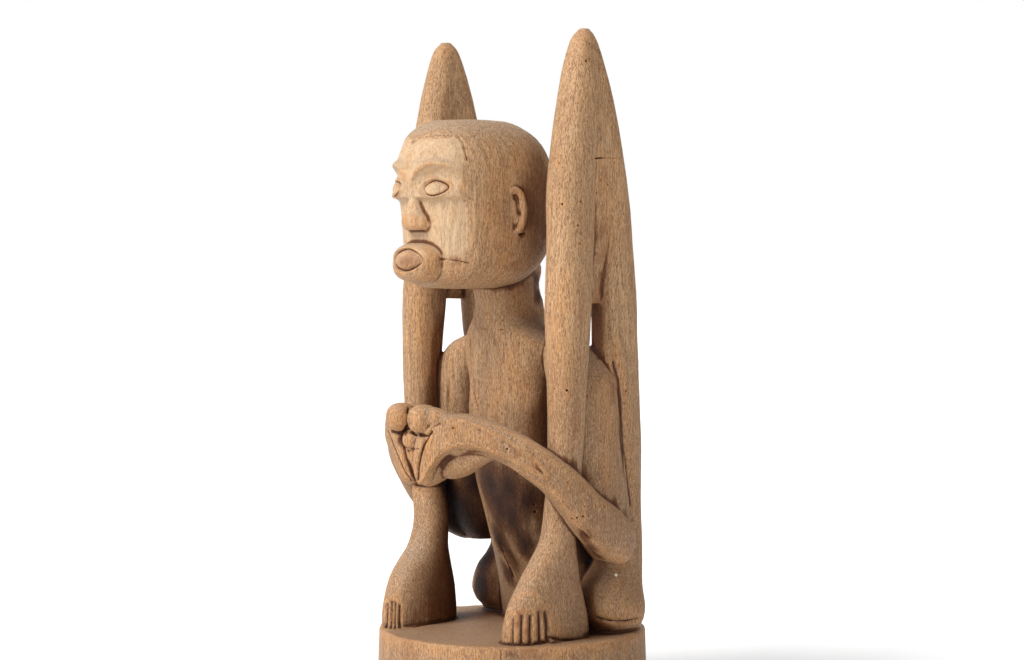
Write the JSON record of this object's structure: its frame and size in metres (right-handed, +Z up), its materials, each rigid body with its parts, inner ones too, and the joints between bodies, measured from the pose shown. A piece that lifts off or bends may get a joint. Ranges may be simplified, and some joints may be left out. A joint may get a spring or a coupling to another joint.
{
  "type": "carved tribal figure",
  "caption": "Wooden figure carved from one log, squatting on a low round base with its arms passed inside the bent knees and its hands joined in front.",
  "frame": {"origin": "centre of the base's underside", "axes": "+Z up, the figure faces -Y and its left side is at +X"},
  "size_m": [0.1723, 0.164, 0.3986],
  "materials": {
    "wood": "dry, weathered hand-carved hardwood"
  },
  "bodies": {
    "root": {"carved_figure": "wood"}
  },
  "joints": []
}
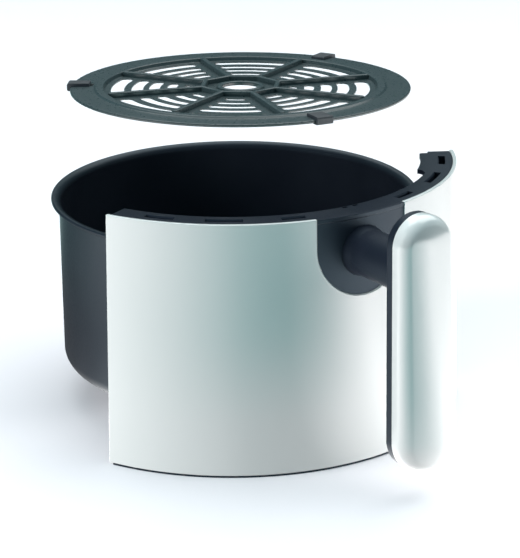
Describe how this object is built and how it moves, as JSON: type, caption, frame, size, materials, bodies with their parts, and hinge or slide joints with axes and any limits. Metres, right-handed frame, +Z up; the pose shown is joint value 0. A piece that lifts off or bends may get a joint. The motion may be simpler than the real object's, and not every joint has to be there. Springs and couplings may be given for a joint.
{
  "type": "air fryer pan",
  "caption": "Round coated fryer pan with a curved front panel, a vertical handle on a round neck, and a slotted grid held above it that lowers into the pot.",
  "frame": {"origin": "on the pot's axis, in the plane the pan stands on (the underside of the base tray)", "axes": "+Z up along the pot's axis, -Y out through the handle at the front, +X to the right seen from the front"},
  "size_m": [0.265, 0.3379, 0.215],
  "materials": {
    "coated_steel": "semi-gloss non-stick coating",
    "coated_grid": "satin non-stick coating",
    "white_gloss": "high gloss",
    "dark_plastic": "fine satin texture",
    "silicone": "matt",
    "steel": "zinc plated"
  },
  "bodies": {
    "pan": {"pot": "coated_steel", "front_panel": "white_gloss", "grip_cover": "white_gloss", "base_tray": "dark_plastic", "inner_shell": "dark_plastic", "top_frame": "dark_plastic", "handle_insert": "dark_plastic", "handle_neck": "dark_plastic", "grip_back": "dark_plastic", "pot_spacers": "silicone", "pot_studs": "steel", "stud_washers": "steel", "stud_nuts": "steel", "base_screws": "steel", "panel_screws": "steel", "frame_screws": "steel", "heat_shield": "steel", "shield_screws": "steel", "mounting_bracket": "steel", "bracket_rivets": "steel", "neck_screws": "steel", "grip_screws": "steel"},
    "grid": {"grid_plate": "coated_grid", "grid_pad_front": "silicone", "grid_pad_right": "silicone", "grid_pad_left": "silicone"}
  },
  "joints": [
    {"name": "grid_lift", "type": "slide", "parent": "pan", "child": "grid", "axis": [0.021, -0.0135, 0.9997], "range_m": [-0.1712, 0]}
  ]
}
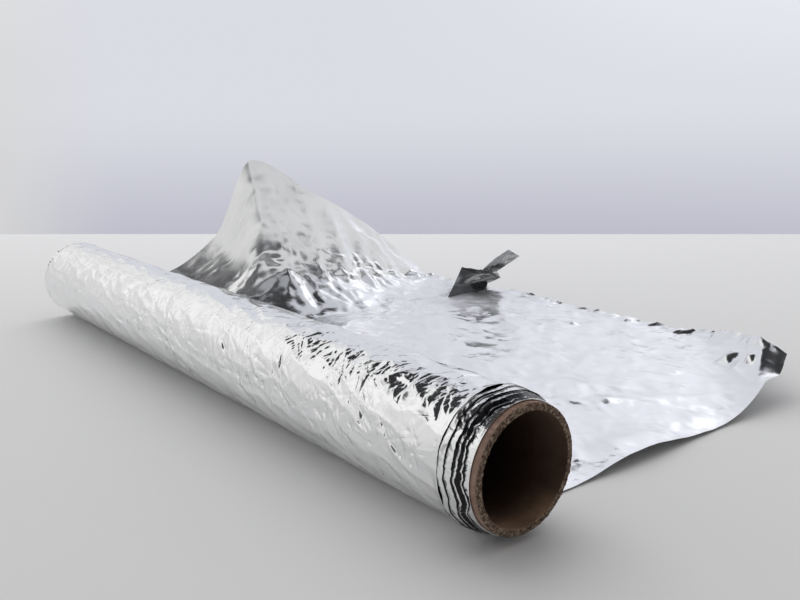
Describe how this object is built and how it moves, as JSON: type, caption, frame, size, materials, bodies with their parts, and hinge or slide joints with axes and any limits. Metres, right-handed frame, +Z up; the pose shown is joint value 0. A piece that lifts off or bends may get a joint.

What you should do:
All of the entries must be quoted exactly; please include each one.

Expected answer:
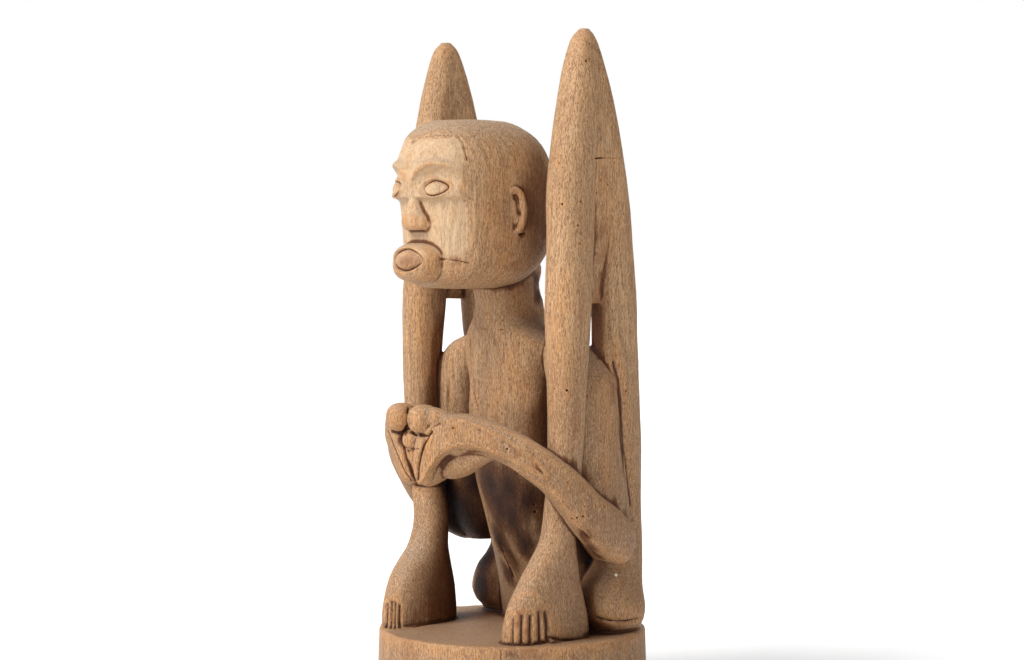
Write the JSON record of this object's structure: its frame and size in metres (right-handed, +Z up), its materials, each rigid body with its parts, inner ones too, and the joints between bodies, measured from the pose shown. A piece that lifts off or bends may get a joint. Ranges may be simplified, and some joints may be left out. A joint may get a spring or a coupling to another joint.
{
  "type": "carved tribal figure",
  "caption": "Wooden figure carved from one log, squatting on a low round base with its arms passed inside the bent knees and its hands joined in front.",
  "frame": {"origin": "centre of the base's underside", "axes": "+Z up, the figure faces -Y and its left side is at +X"},
  "size_m": [0.1723, 0.164, 0.3986],
  "materials": {
    "wood": "dry, weathered hand-carved hardwood"
  },
  "bodies": {
    "root": {"carved_figure": "wood"}
  },
  "joints": []
}
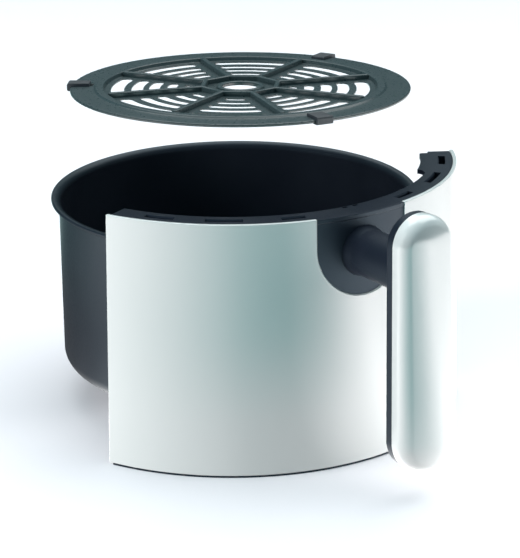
Describe how this object is built and how it moves, as JSON: type, caption, frame, size, materials, bodies with their parts, and hinge or slide joints with axes and any limits. Metres, right-handed frame, +Z up; the pose shown is joint value 0. A piece that lifts off or bends may get a joint. The motion may be simpler than the real object's, and not every joint has to be there. Springs and couplings may be given for a joint.
{
  "type": "air fryer pan",
  "caption": "Round coated fryer pan with a curved front panel, a vertical handle on a round neck, and a slotted grid held above it that lowers into the pot.",
  "frame": {"origin": "on the pot's axis, in the plane the pan stands on (the underside of the base tray)", "axes": "+Z up along the pot's axis, -Y out through the handle at the front, +X to the right seen from the front"},
  "size_m": [0.265, 0.3379, 0.215],
  "materials": {
    "coated_steel": "semi-gloss non-stick coating",
    "coated_grid": "satin non-stick coating",
    "white_gloss": "high gloss",
    "dark_plastic": "fine satin texture",
    "silicone": "matt",
    "steel": "zinc plated"
  },
  "bodies": {
    "pan": {"pot": "coated_steel", "front_panel": "white_gloss", "grip_cover": "white_gloss", "base_tray": "dark_plastic", "inner_shell": "dark_plastic", "top_frame": "dark_plastic", "handle_insert": "dark_plastic", "handle_neck": "dark_plastic", "grip_back": "dark_plastic", "pot_spacers": "silicone", "pot_studs": "steel", "stud_washers": "steel", "stud_nuts": "steel", "base_screws": "steel", "panel_screws": "steel", "frame_screws": "steel", "heat_shield": "steel", "shield_screws": "steel", "mounting_bracket": "steel", "bracket_rivets": "steel", "neck_screws": "steel", "grip_screws": "steel"},
    "grid": {"grid_plate": "coated_grid", "grid_pad_front": "silicone", "grid_pad_right": "silicone", "grid_pad_left": "silicone"}
  },
  "joints": [
    {"name": "grid_lift", "type": "slide", "parent": "pan", "child": "grid", "axis": [0.021, -0.0135, 0.9997], "range_m": [-0.1712, 0]}
  ]
}
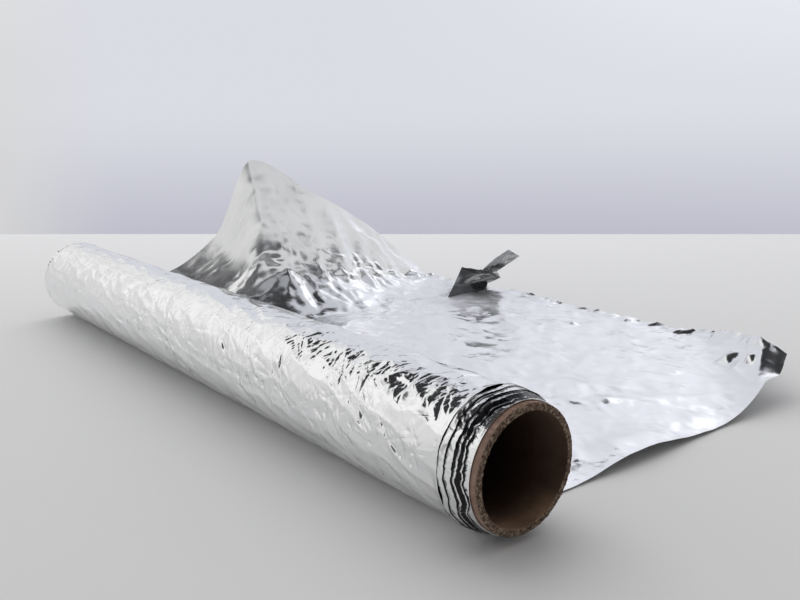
Describe how this object is built and how it moves, as JSON: type, caption, frame, size, materials, bodies with their parts, and hinge or slide joints with axes and any limits. Metres, right-handed frame, +Z up; the pose shown is joint value 0. A piece that lifts off or bends may get a joint.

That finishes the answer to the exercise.